I studied Creative Technology at Illinois State University — a
program built exactly for people like me: hybrids who don't fit cleanly into
"designer," "engineer," or "artist" because the interesting work lives between
those categories. Since graduating in 2021 I've spent every year deepening that
range.
Before any of the technical work, there was sound. I've spent
years engineering, producing, and mixing — from vocal sessions to livestream
boards to late-night freelance gigs. Audio is the discipline that shaped
everything else: the patience to listen for the problem nobody else is hearing,
the taste to know when something is actually finished, and the humility to
stay with a track until it's right. Those instincts didn't go away when I
moved into other work.
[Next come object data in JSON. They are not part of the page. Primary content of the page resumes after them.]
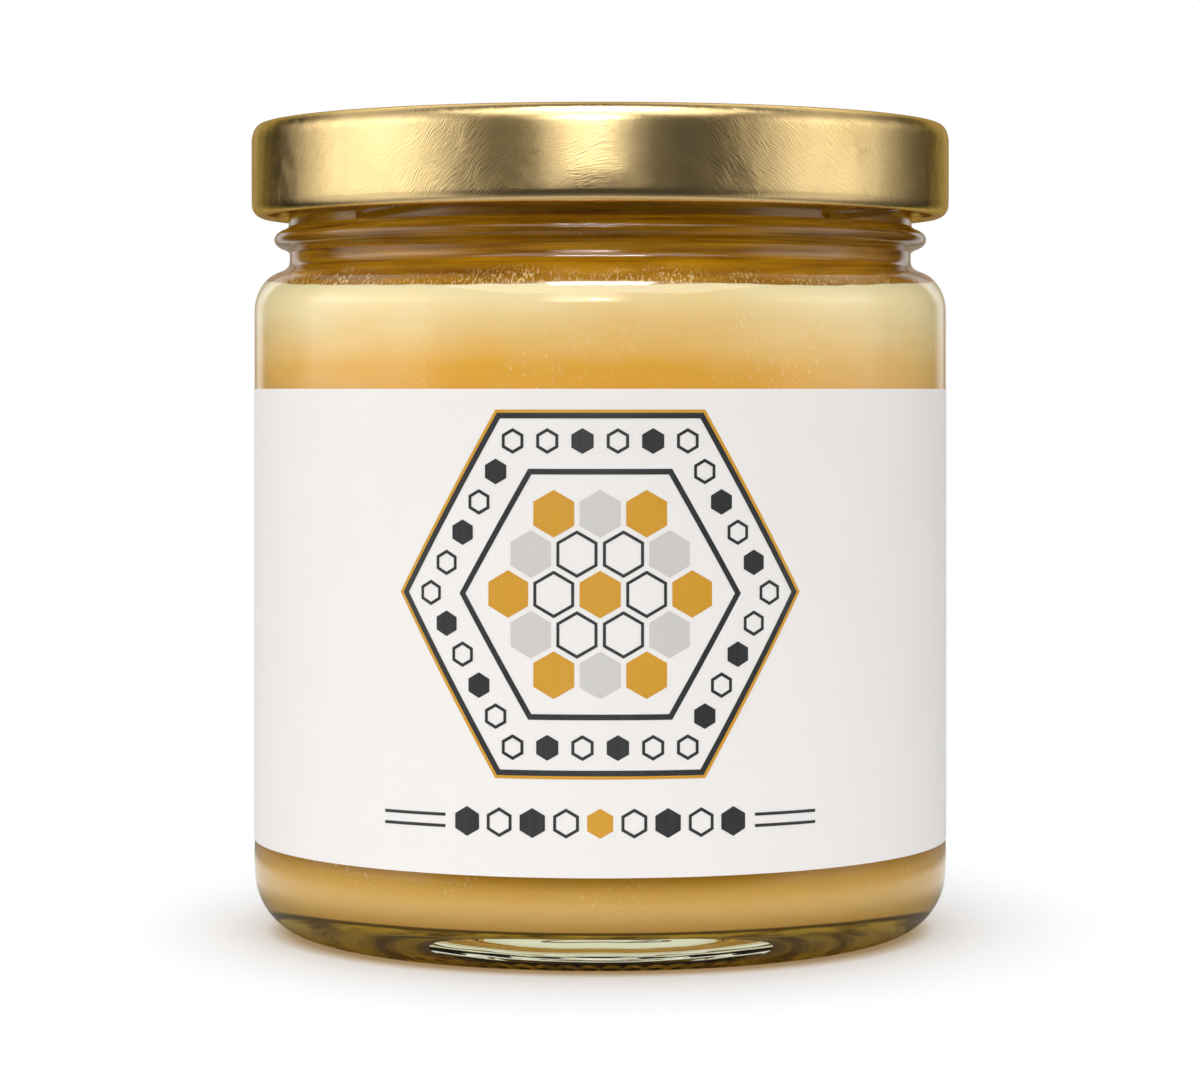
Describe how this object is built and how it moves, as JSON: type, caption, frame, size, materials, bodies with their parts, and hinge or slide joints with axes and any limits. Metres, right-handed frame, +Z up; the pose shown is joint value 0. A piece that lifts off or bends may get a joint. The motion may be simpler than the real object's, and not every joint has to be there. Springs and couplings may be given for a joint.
{
  "type": "honey jar",
  "caption": "Straight-sided glass jar filled with pale creamed honey, with a wrap-round paper label and a gold metal twist-off lid.",
  "frame": {"origin": "middle of the ring that the jar stands on, at floor height", "axes": "+Z up along the jar's axis, the label's middle faces -Y, +X to the right of someone looking at the label"},
  "size_m": [0.0738, 0.0738, 0.0848],
  "materials": {
    "clear_glass": "clear, polished flint glass with a faint green tint in the thick base",
    "creamed_honey": "opaque pale gold creamed honey, smooth and slightly glossy",
    "white_paper": null,
    "gold_lacquer": "satin gold lacquer over tinplate with fine hairlines"
  },
  "bodies": {
    "root": {"glass_jar": "clear_glass", "honey": "creamed_honey", "label": "white_paper", "lid": "gold_lacquer"}
  },
  "joints": []
}
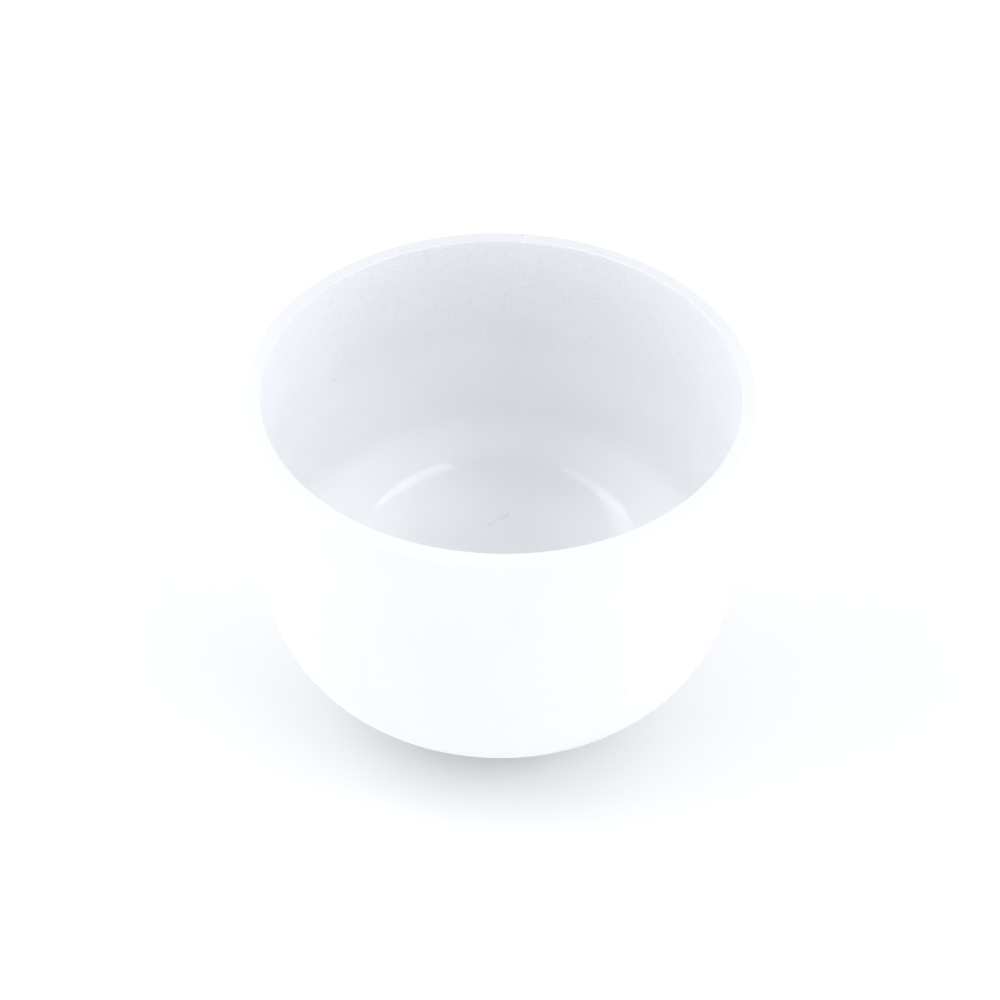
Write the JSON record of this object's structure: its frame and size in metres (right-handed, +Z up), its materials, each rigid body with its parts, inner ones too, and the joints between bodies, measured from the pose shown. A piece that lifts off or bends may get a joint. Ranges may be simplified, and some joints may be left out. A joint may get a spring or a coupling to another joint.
{
  "type": "singing bowl",
  "caption": "Frosted quartz singing bowl with a straight, slightly tapered wall, a ground lip and a thicker, rounded base, standing on a rubber seat ring that it lifts off.",
  "frame": {"origin": "on the bowl's axis, at the level of the seat ring's flat foot", "axes": "+Z up along the bowl's axis; the part is round, so X and Y are any two level directions"},
  "size_m": [0.203, 0.203, 0.1541],
  "materials": {
    "frosted_quartz": "matte",
    "ring_rubber": "matte"
  },
  "bodies": {
    "seat": {"seat_ring": "ring_rubber"},
    "bowl": {"bowl": "frosted_quartz"}
  },
  "joints": [
    {"name": "bowl_lift", "type": "slide", "parent": "seat", "child": "bowl", "axis": [0, 0, 1], "range_m": [0, 0.08]}
  ]
}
They're how I approach every technical problem now.
Over the last two years at Rivian, I've learned what production
actually looks like from the inside — what breaks, what drags, where good people
end up doing work a computer should be doing. When I rotated onto the
Autonomy team, I didn't just do the work assigned to me; I found
a repetitive task in the workflow and built a tool to solve it.
That combination — creative ear, engineering instinct, real operational
experience — is what I bring. I don't pretend to be a career software
engineer. I'm a builder who teaches himself whatever the problem demands, ships
something, and iterates until it's right. I've done that in studios, on the line,
and on my own time.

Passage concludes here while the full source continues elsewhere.